======== Given data ========

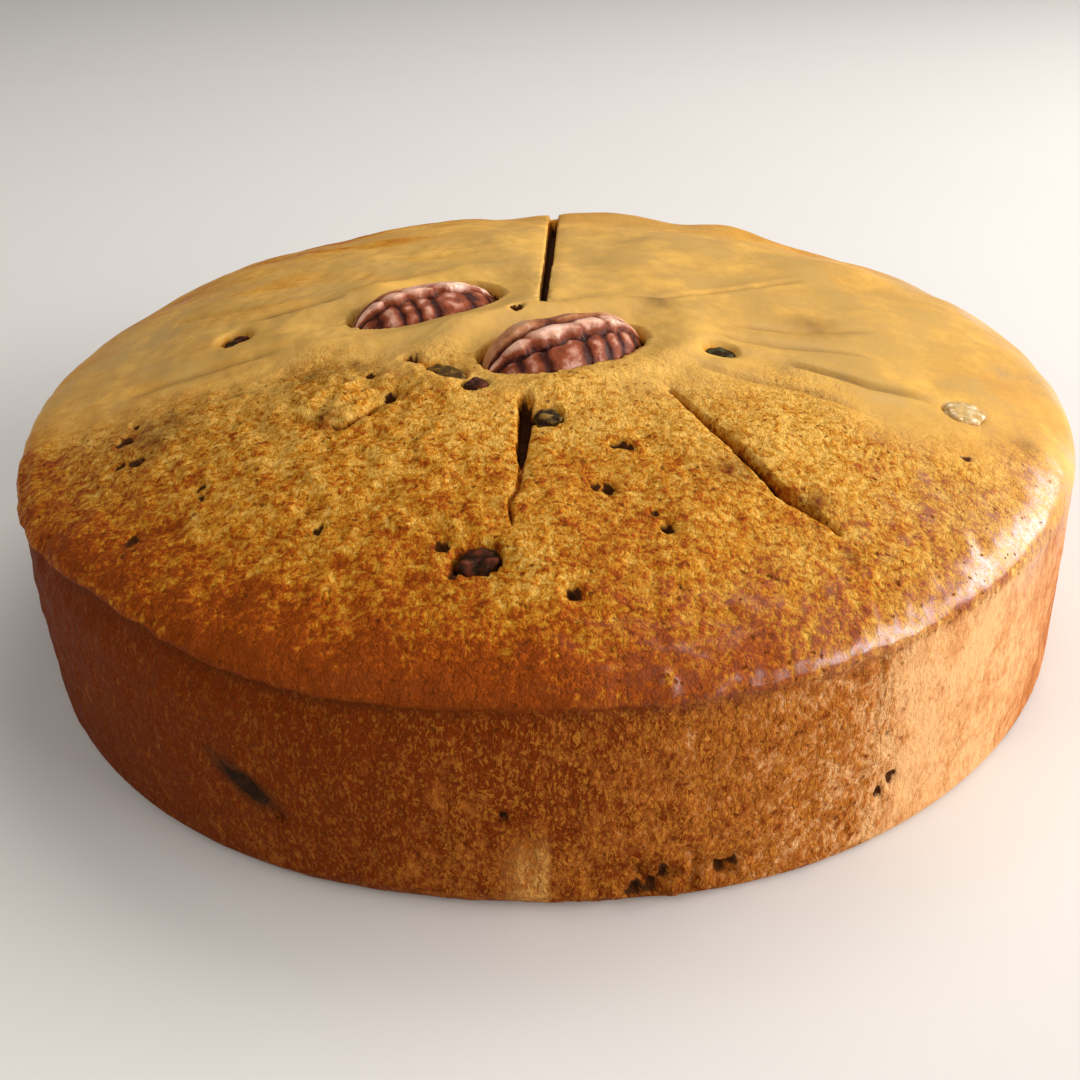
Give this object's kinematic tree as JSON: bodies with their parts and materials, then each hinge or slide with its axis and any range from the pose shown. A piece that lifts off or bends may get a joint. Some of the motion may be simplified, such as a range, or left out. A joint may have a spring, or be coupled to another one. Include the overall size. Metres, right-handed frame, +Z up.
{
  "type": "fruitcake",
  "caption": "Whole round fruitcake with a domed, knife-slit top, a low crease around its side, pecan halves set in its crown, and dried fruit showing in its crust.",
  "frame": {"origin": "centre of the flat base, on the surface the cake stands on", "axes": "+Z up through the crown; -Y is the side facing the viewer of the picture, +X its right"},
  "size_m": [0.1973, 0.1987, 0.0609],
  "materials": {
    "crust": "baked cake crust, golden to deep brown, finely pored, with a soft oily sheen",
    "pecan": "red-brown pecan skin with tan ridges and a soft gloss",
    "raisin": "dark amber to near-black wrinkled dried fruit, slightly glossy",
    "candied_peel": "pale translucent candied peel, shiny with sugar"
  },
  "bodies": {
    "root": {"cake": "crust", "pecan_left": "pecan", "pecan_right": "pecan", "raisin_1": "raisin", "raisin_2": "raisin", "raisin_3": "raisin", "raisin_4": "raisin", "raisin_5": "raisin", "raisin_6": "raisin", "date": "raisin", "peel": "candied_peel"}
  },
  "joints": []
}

========

Identify every line holding the word "materials" and copy it out.

Give this object's kinematic tree as JSON: bodies with their parts and materials, then each hinge or slide with its axis and any range from the pose shown. A piece that lifts off or bends may get a joint. Some of the motion may be simplified, such as a range, or left out. A joint may have a spring, or be coupled to another one. Include the overall size. Metres, right-handed frame, +Z up.
  "materials": {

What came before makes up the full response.